Written exercise:
Quote the listing below in its entirety.

Dataset section:
------------------------------------------------------------

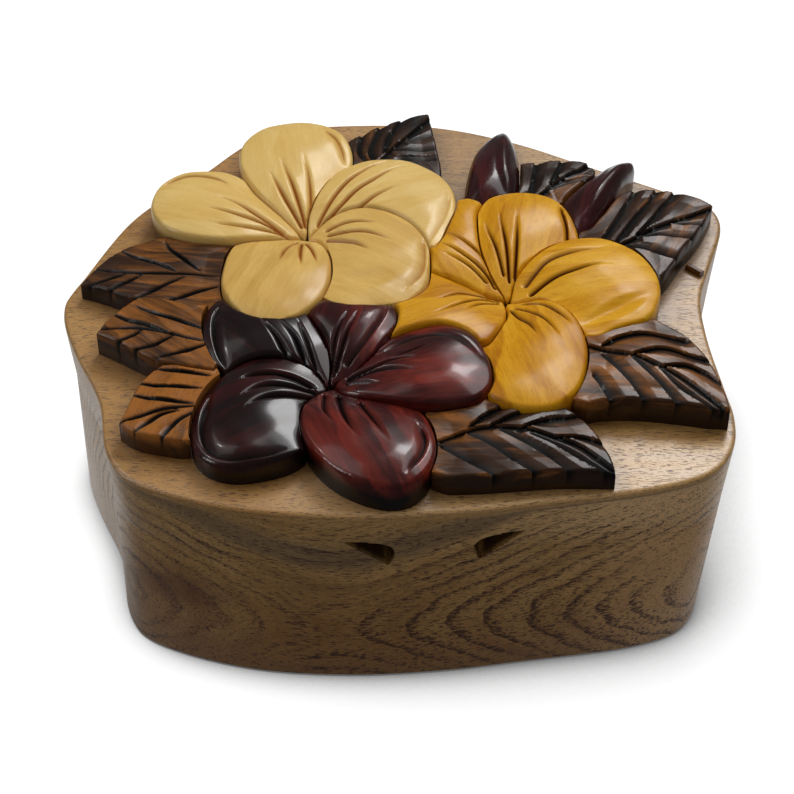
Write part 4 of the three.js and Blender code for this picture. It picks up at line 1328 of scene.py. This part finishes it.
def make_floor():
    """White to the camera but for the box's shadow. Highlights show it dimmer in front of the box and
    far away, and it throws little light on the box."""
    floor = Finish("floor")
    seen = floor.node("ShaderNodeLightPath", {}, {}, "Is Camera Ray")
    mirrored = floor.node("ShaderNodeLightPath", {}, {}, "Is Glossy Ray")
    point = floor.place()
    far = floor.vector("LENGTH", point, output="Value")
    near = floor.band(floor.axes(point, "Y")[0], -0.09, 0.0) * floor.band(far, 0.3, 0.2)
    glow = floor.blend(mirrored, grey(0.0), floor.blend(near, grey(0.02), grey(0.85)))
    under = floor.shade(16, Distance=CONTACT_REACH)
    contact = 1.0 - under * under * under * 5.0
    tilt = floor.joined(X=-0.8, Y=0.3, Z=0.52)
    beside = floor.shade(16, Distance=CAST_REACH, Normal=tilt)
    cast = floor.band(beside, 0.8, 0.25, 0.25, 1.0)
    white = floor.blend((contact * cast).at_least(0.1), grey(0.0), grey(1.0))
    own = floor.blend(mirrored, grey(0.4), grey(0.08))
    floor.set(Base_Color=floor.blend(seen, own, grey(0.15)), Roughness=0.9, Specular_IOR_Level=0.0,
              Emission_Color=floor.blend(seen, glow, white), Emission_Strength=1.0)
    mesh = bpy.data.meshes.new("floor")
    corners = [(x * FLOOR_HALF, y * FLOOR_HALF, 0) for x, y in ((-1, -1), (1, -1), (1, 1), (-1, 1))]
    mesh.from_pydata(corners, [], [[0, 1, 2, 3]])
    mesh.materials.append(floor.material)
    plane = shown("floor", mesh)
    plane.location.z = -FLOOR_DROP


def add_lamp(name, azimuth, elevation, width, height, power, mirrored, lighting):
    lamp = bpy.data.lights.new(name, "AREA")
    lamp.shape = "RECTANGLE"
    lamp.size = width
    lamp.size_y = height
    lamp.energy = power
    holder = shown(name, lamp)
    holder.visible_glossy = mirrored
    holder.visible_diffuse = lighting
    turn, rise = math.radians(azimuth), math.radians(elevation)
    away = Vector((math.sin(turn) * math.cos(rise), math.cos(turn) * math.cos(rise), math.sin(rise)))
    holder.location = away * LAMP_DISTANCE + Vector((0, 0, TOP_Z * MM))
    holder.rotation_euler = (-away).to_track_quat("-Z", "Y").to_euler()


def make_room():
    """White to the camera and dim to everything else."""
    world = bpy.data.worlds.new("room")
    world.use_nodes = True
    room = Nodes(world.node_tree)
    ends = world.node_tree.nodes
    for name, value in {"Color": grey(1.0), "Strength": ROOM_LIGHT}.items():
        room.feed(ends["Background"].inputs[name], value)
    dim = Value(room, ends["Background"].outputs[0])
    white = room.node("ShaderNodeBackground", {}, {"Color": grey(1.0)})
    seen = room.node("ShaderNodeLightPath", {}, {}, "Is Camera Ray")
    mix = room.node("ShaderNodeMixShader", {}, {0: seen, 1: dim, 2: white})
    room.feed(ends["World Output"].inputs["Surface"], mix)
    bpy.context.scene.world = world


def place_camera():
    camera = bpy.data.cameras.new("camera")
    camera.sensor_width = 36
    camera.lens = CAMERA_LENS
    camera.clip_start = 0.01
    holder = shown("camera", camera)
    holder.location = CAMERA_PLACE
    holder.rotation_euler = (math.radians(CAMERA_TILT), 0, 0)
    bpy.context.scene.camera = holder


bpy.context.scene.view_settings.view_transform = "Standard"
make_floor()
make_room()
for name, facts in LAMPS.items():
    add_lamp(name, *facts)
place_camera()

------------------------------------------------------------

Task result:
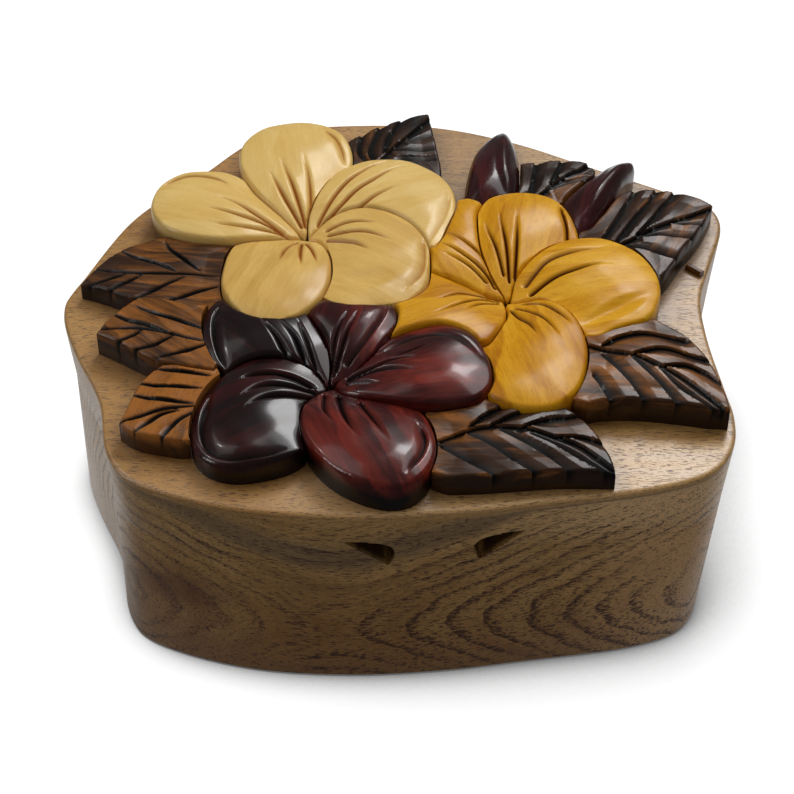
Write part 4 of the three.js and Blender code for this picture. It picks up at line 1328 of scene.py. This part finishes it.
def make_floor():
    """White to the camera but for the box's shadow. Highlights show it dimmer in front of the box and
    far away, and it throws little light on the box."""
    floor = Finish("floor")
    seen = floor.node("ShaderNodeLightPath", {}, {}, "Is Camera Ray")
    mirrored = floor.node("ShaderNodeLightPath", {}, {}, "Is Glossy Ray")
    point = floor.place()
    far = floor.vector("LENGTH", point, output="Value")
    near = floor.band(floor.axes(point, "Y")[0], -0.09, 0.0) * floor.band(far, 0.3, 0.2)
    glow = floor.blend(mirrored, grey(0.0), floor.blend(near, grey(0.02), grey(0.85)))
    under = floor.shade(16, Distance=CONTACT_REACH)
    contact = 1.0 - under * under * under * 5.0
    tilt = floor.joined(X=-0.8, Y=0.3, Z=0.52)
    beside = floor.shade(16, Distance=CAST_REACH, Normal=tilt)
    cast = floor.band(beside, 0.8, 0.25, 0.25, 1.0)
    white = floor.blend((contact * cast).at_least(0.1), grey(0.0), grey(1.0))
    own = floor.blend(mirrored, grey(0.4), grey(0.08))
    floor.set(Base_Color=floor.blend(seen, own, grey(0.15)), Roughness=0.9, Specular_IOR_Level=0.0,
              Emission_Color=floor.blend(seen, glow, white), Emission_Strength=1.0)
    mesh = bpy.data.meshes.new("floor")
    corners = [(x * FLOOR_HALF, y * FLOOR_HALF, 0) for x, y in ((-1, -1), (1, -1), (1, 1), (-1, 1))]
    mesh.from_pydata(corners, [], [[0, 1, 2, 3]])
    mesh.materials.append(floor.material)
    plane = shown("floor", mesh)
    plane.location.z = -FLOOR_DROP


def add_lamp(name, azimuth, elevation, width, height, power, mirrored, lighting):
    lamp = bpy.data.lights.new(name, "AREA")
    lamp.shape = "RECTANGLE"
    lamp.size = width
    lamp.size_y = height
    lamp.energy = power
    holder = shown(name, lamp)
    holder.visible_glossy = mirrored
    holder.visible_diffuse = lighting
    turn, rise = math.radians(azimuth), math.radians(elevation)
    away = Vector((math.sin(turn) * math.cos(rise), math.cos(turn) * math.cos(rise), math.sin(rise)))
    holder.location = away * LAMP_DISTANCE + Vector((0, 0, TOP_Z * MM))
    holder.rotation_euler = (-away).to_track_quat("-Z", "Y").to_euler()


def make_room():
    """White to the camera and dim to everything else."""
    world = bpy.data.worlds.new("room")
    world.use_nodes = True
    room = Nodes(world.node_tree)
    ends = world.node_tree.nodes
    for name, value in {"Color": grey(1.0), "Strength": ROOM_LIGHT}.items():
        room.feed(ends["Background"].inputs[name], value)
    dim = Value(room, ends["Background"].outputs[0])
    white = room.node("ShaderNodeBackground", {}, {"Color": grey(1.0)})
    seen = room.node("ShaderNodeLightPath", {}, {}, "Is Camera Ray")
    mix = room.node("ShaderNodeMixShader", {}, {0: seen, 1: dim, 2: white})
    room.feed(ends["World Output"].inputs["Surface"], mix)
    bpy.context.scene.world = world


def place_camera():
    camera = bpy.data.cameras.new("camera")
    camera.sensor_width = 36
    camera.lens = CAMERA_LENS
    camera.clip_start = 0.01
    holder = shown("camera", camera)
    holder.location = CAMERA_PLACE
    holder.rotation_euler = (math.radians(CAMERA_TILT), 0, 0)
    bpy.context.scene.camera = holder


bpy.context.scene.view_settings.view_transform = "Standard"
make_floor()
make_room()
for name, facts in LAMPS.items():
    add_lamp(name, *facts)
place_camera()